For deeper workflow structuring, see https://www.atlassian.com/agile/project-management.

Closing the Loop: How to Show Players They’ve Been Heard

The Power of ‘You Said, We Did’ matters because nothing builds goodwill faster than visible action. When patch notes directly reference player feedback in games, you transform complaints into collaboration. Players see their words reflected back, and suddenly updates feel personal (and not like changes dropped from orbit). Some argue this invites entitlement. Fair. But transparency sets expectations, not chaos.

Meanwhile, developer diaries and blogs let you explain trade-offs. Share why one suggestion shipped and another stalled due to balance, budget, or tech limits. Citing industry surveys showing 70% of players value communication from studios (ESA, 2023) reinforces the point. What’s next? Consider publishing quarterly roadmaps to keep momentum.

Finally, add in-game recognition: exclusive titles, small cosmetics, even a thank-you credit. Pro tip: spotlight bug hunters during seasonal events. Recognition today fuels smarter feedback tomorrow. Keep listening, then iterate publicly.

Evolving Your Game with Your Community

You started this journey looking for a smarter way to grow your game—and now you’ve seen how moving from raw data collection to a truly player-centric development culture changes everything. Instead of guessing what your audience wants, you’re building with clarity and purpose.

Developing without a direct line to your players is like navigating without a map. It drains time, budget, and morale. Features miss the mark. Retention drops. Updates feel reactive instead of strategic.

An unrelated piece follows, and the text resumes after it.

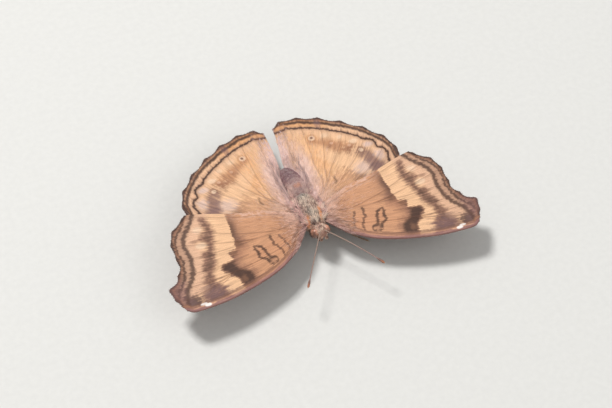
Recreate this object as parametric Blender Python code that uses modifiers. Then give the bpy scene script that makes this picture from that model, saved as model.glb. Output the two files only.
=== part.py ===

That’s why structured player feedback in games is so powerful. A consistent feedback loop de-risks development decisions, strengthens retention, and turns your community into active collaborators. When players feel heard, they invest more time, energy, and loyalty into your world.

Now it’s your move. In your next development sprint, implement one new feedback channel or analysis method from this guide. Start small—but start. The studios that win are the ones that listen, iterate, and evolve with their community.